One good example is Samsung’s “dual pixel” layout in its QLED TVs, which splits a pixel into two domains and drives them slightly differently to improve the viewing angles of the display. Something that’s pretty important in a TV compared to a monitor.
Text Rendering and Clarity
A macro shot of text rendered on an LCD in Windows. Notice how the subpixels around the edges of the text are used to smooth out each letter.
Text clarity is also influenced by subpixel rendering techniques like ClearType (Windows) and Subpixel Anti-Aliasing (in macOS before Mojave). These methods take advantage of the human eye’s perception of color to smooth out text edges, making it more readable on LCD screens. This is why ClearType only works properly on an LCD and not on a CRT, because it compensates for the specific pixel geometry of that display technology. With modern displays that have extremely high pixel densities (e.g. Apple’s Retina Displays) this isn’t necessary anymore since the pixels are so tiny.

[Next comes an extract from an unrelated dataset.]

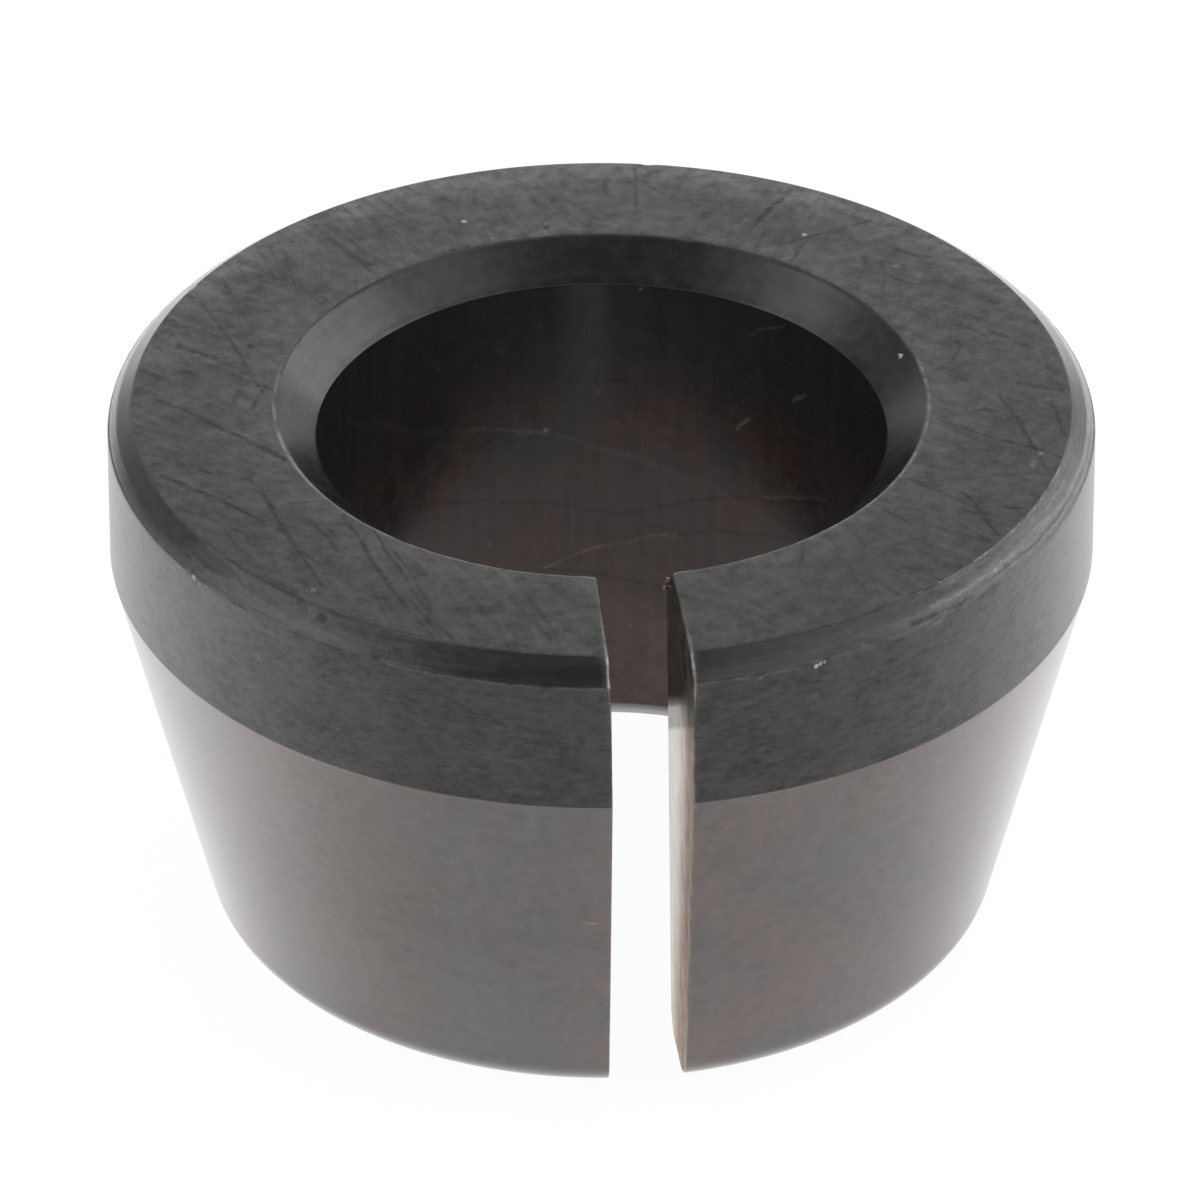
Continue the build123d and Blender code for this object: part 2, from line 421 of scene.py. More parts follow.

Subpixels and Display Technologies
Different display technologies use subpixel geometry in unique ways to optimize for the strength of that technology:
- LCD (Liquid Crystal Display): Uses a backlight and liquid crystal layer to control RGB subpixels. Variations like IPS, TN, and VA affect color accuracy and viewing angles.
- OLED (Organic Light-Emitting Diode): Each subpixel emits its own light, allowing for true blacks and infinite contrast. OLED screens often use WRGB subpixels to improve brightness.
- MicroLED: Functions like OLED but with even better efficiency and longevity, using self-emissive RGB subpixels that are each an independent LED. So there’s no backlight.
- E Ink (Electronic Ink): Found in e-readers, some E Ink displays use a form of grayscale subpixel manipulation to create sharper text and images.
Why Subpixels Matter to You
So this is all interesting for display nerds, but what does it matter to the average person? The long and short of it is that if you’re looking to buy a new monitor, TV, or device with a screen, it’s worth looking up what the subpixel geometry of that device is. This can help you understand if you’re going to face specific shortcomings or advantages in that device.
For example, some people simply don’t like how some of Samsung’s past pentile phone displays looked, and that was enough reason to avoid them and go for something else. It also helps you understand why OLED or microLED technology can outperform backlit LCD displays, or why QLEDs manage such good color vibrancy.
If you want to dig into all the different subpixel layouts. I suggest checking out Geometrian’s Subpixel Zoo, which has numerous excellent microscopic photos of pixel layouts along with the pros and cons of each.